[What you need to do]: Within the data that follows, set down exactly the lines from the one containing "post_screws();" through the one containing "before = set(bpy.data.objects)", both ends included.

# Start of Available data

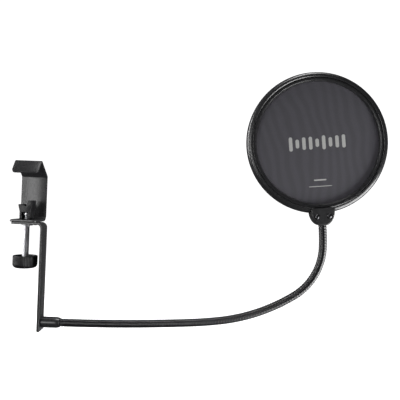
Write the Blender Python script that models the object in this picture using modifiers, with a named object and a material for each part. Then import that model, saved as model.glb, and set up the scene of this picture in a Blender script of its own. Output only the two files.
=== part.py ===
"""Round mesh pop filter on a bendable gooseneck arm with a screw clamp.

Every sub-part is one named object.  Lengths are in metres, written as millimetres times MM.
+X runs along the arm from the clamp to the filter, +Z is up and -Y is the front.
The origin is the centre of the clamp's back plate, on its inner face.
"""
import math

import bmesh
import bpy
from mathutils import Matrix, Vector

MM = 0.001
GAP = 0.3 * MM                      # clearance between neighbouring parts

# Clamp: one bent steel strip with a floor, a back plate and a jaw shaped like an upturned V.
STRIP = 2.0 * MM                    # thickness of both bent strips
EDGE = 0.3 * MM                     # rounding of the strips' long edges
CLAMP_WIDTH = 24.2 * MM
CLAMP_CORNER = 3.0 * MM             # rounding of the strip's end corners, seen flat
FLOOR_Z = -20.0 * MM                # top of the clamp's floor
BACK_TOP_Z = 20.0 * MM              # where the back plate bends into the jaw
FLOOR_DEPTH = 28.5 * MM
FLOOR_BEND = 5.0 * MM
RIDGE_DEPTH = 17.0 * MM             # the jaw's ridge stands right over the spindle
RIDGE_Z = 34.2 * MM
LIP_DEPTH = 26.5 * MM
LIP_Z = 22.8 * MM
JAW_BEND = 2.4 * MM

# Bracket: a flat bar under the floor that drops to carry the neck.
BAR_WIDTH = 15.0 * MM
BAR_CORNER = 2.0 * MM
BAR_BEND = 4.0 * MM
LEG_X = 15.0 * MM                   # inner face of the dropped leg
LEG_BOTTOM_Z = -122.2 * MM
NECK_ROOT_Z = -114.0 * MM           # axis of the lower ferrule

# Screw: spindle, knob, swivel button and pressure pad, all on one upright axis.
AXIS_Y = -RIDGE_DEPTH
SPINDLE_R = 3.0 * MM
SPINDLE_TIP_R = 1.2 * MM
KNOB_R = 11.0 * MM
KNOB_TOP_Z = -53.3 * MM
KNOB_HEIGHT = 11.2 * MM
KNOB_FLUTES = 18
KNOB_CORNER = 3.6 * MM
KNOB_LIP = 0.5 * MM                 # bevel along the knob's upper edges
KNOB_CUP_R = 8.4 * MM
KNOB_CUP_DEPTH = 6.0 * MM
KNOB_BOSS_R = 5.2 * MM
KNOB_BOSS_DROP = 1.6 * MM           # how far the boss stays under the knob's upper edge
KNOB_DRAFT = 0.4 * MM
FLUTE_R = 1.0 * MM
FLUTE_OUT = 0.55 * MM               # how far a flute's centre lies outside the knob
SPINDLE_FOOT_Z = KNOB_TOP_Z - 8.7 * MM
SPINDLE_CHAMFER = 0.5 * MM
FLUSH = 0.1 * MM                    # how far a sunk fastener stays under its face
BUSH_R = 4.5 * MM
BUSH_FLANGE_R = 5.7 * MM
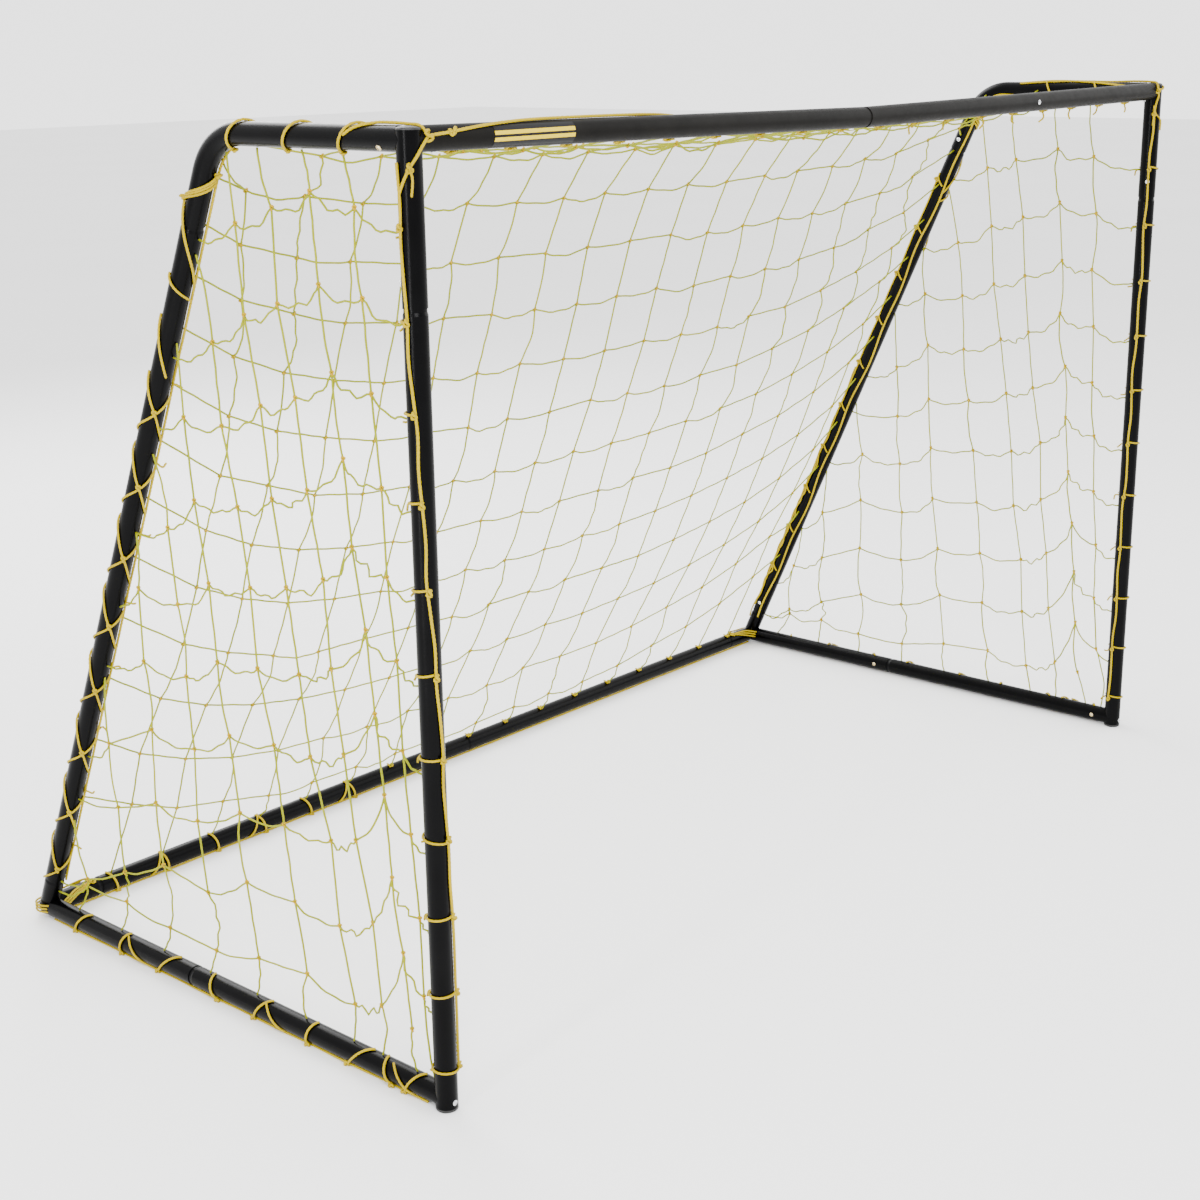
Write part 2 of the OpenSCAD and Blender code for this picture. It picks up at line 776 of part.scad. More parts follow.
// The rear cord lies on the goal's inner side of the top bar and the stanchion.
module rear_cord(side) {
  turn = 38;
  route = rear_route(cord_reach * sin(turn), 40, stanchion_length - 60);
  path = [for (p = route) [side * (post_x - cord_reach * cos(turn)), p[0], p[1]]];
  color([0.9, 0.8, 0.1]) placed() cord(path, cord_r);
}

// The ground cords are pressed flat between the tubes and the ground.
module side_ground_cord(side) {
  color([0.9, 0.8, 0.1]) placed() translate([side * post_x, tube_r + 8, ground_cord_d / 2])
    rotate([-90, 0, 0]) cylinder(r = ground_cord_d / 2, h = ground_depth - 2 * tube_r - 8, $fn = 24);
}

module rear_ground_cord() {
  color([0.9, 0.8, 0.1]) placed()
    translate([-post_x + tube_r, ground_depth, ground_cord_d / 2]) rotate([0, 90, 0])
      cylinder(r = ground_cord_d / 2, h = 2 * (post_x - tube_r), $fn = 24);
}

// ---------------------------------------------------------------- nodes

post_upper(LEFT);  // left_post_upper
post_upper(RIGHT);  // right_post_upper
post_lower(LEFT);  // left_post_lower
post_lower(RIGHT);  // right_post_lower
crossbar_left();
crossbar_right();
top_bar(LEFT);  // left_top_bar
top_bar(RIGHT);  // right_top_bar
stanchion(LEFT);  // left_stanchion
stanchion(RIGHT);  // right_stanchion
rear_corner(LEFT);  // left_rear_corner
rear_corner(RIGHT);  // right_rear_corner
side_ground_bar(LEFT);  // left_side_ground_bar
side_ground_bar(RIGHT);  // right_side_ground_bar
rear_ground_bar_left();
rear_ground_bar_right();
post_top_caps();
post_foot_caps();
crossbar_screws();
post_screws();
foot_screws();
top_bar_screws();
stanchion_screws();
ground_bar_screws();
rear_bar_screws();
crossbar_label();
side_net(LEFT);  // left_side_net
side_net(RIGHT);  // right_side_net
back_net();
post_cord(LEFT);  // left_post_cord
post_cord(RIGHT);  // right_post_cord
crossbar_cord();
rear_cord(LEFT);  // left_rear_cord
rear_cord(RIGHT);  // right_rear_cord
side_ground_cord(LEFT);  // left_ground_cord
side_ground_cord(RIGHT);  // right_ground_cord
rear_ground_cord();
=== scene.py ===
"""Looks of a garden soccer goal: painted tube frame, zinc screws, knotted net, ropes and lacing.

Everything is in metres. Shapes are worked out in the goal's own frame, with the posts' axes at y = 0,
and moved into the CAD frame when a mesh is made.
"""

import math

import bpy
import numpy as np
from mathutils import Matrix, Vector
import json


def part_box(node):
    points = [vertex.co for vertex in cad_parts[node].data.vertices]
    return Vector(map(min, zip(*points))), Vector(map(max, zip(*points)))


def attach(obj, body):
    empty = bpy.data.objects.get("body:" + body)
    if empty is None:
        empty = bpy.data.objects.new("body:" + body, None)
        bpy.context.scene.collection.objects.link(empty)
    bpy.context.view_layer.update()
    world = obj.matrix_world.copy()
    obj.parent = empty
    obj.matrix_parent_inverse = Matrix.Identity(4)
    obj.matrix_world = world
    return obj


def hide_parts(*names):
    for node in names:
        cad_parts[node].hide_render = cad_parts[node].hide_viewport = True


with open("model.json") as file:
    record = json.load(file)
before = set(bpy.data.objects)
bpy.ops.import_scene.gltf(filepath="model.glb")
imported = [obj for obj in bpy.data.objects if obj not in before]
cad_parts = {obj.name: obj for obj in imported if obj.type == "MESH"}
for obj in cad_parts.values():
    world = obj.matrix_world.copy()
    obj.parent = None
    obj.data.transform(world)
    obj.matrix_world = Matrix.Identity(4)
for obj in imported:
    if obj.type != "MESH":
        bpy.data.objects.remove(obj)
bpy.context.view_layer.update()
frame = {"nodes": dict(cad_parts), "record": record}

SEED = 7
LEFT, RIGHT = -1, 1

# -------------------- sizes read from the frame


def node_box(name):
    low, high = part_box(name)
    return np.array(low), np.array(high)


post_low, post_high = node_box("left_post_lower")
TUBE_R = (post_high[0] - post_low[0]) / 2
POST_X = -(post_low[0] + TUBE_R)
POST_Y = post_low[1] + TUBE_R
BAR_Z = node_box("left_top_bar")[1][2] - TUBE_R
rear_low, rear_high = node_box("rear_ground_bar_left")
REAR_Y = (rear_low[1] + rear_high[1]) / 2 - POST_Y
GROUND_Z = (rear_low[2] + rear_high[2]) / 2
CROSSBAR_SEAM_X = node_box("crossbar_left")[1][0]
CROSSBAR_DROOP = BAR_Z + TUBE_R - node_box("crossbar_right")[0][2] - 2 * TUBE_R
CAP_TOP_Z = node_box("post_top_caps")[1][2]


LEAN_ROUNDS = 30


def stanchion_lean():
    """Angle of the stanchion from upright: its axis ends at the rear corner, its mesh at its box."""
    low, high = node_box("left_stanchion")
    back = REAR_Y - (high[1] - POST_Y)
    rise = low[2] - GROUND_Z
    lean = math.atan2(back, rise)
    for _ in range(LEAN_ROUNDS):
        lean = math.atan2(back + TUBE_R * math.cos(lean), rise + TUBE_R * math.sin(lean))
    return lean


LEAN = stanchion_lean()
TOP_DEPTH = REAR_Y - (BAR_Z - GROUND_Z) * math.tan(LEAN)
BEND_R = 0.092
BEND_ANGLE = math.pi / 2 - LEAN
BEND_TANGENT = BEND_R * math.tan(BEND_ANGLE / 2)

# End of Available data

[Exercise answer]:
post_screws();
foot_screws();
top_bar_screws();
stanchion_screws();
ground_bar_screws();
rear_bar_screws();
crossbar_label();
side_net(LEFT);  // left_side_net
side_net(RIGHT);  // right_side_net
back_net();
post_cord(LEFT);  // left_post_cord
post_cord(RIGHT);  // right_post_cord
crossbar_cord();
rear_cord(LEFT);  // left_rear_cord
rear_cord(RIGHT);  // right_rear_cord
side_ground_cord(LEFT);  // left_ground_cord
side_ground_cord(RIGHT);  // right_ground_cord
rear_ground_cord();
=== scene.py ===
"""Looks of a garden soccer goal: painted tube frame, zinc screws, knotted net, ropes and lacing.

Everything is in metres. Shapes are worked out in the goal's own frame, with the posts' axes at y = 0,
and moved into the CAD frame when a mesh is made.
"""

import math

import bpy
import numpy as np
from mathutils import Matrix, Vector
import json


def part_box(node):
    points = [vertex.co for vertex in cad_parts[node].data.vertices]
    return Vector(map(min, zip(*points))), Vector(map(max, zip(*points)))


def attach(obj, body):
    empty = bpy.data.objects.get("body:" + body)
    if empty is None:
        empty = bpy.data.objects.new("body:" + body, None)
        bpy.context.scene.collection.objects.link(empty)
    bpy.context.view_layer.update()
    world = obj.matrix_world.copy()
    obj.parent = empty
    obj.matrix_parent_inverse = Matrix.Identity(4)
    obj.matrix_world = world
    return obj


def hide_parts(*names):
    for node in names:
        cad_parts[node].hide_render = cad_parts[node].hide_viewport = True


with open("model.json") as file:
    record = json.load(file)
before = set(bpy.data.objects)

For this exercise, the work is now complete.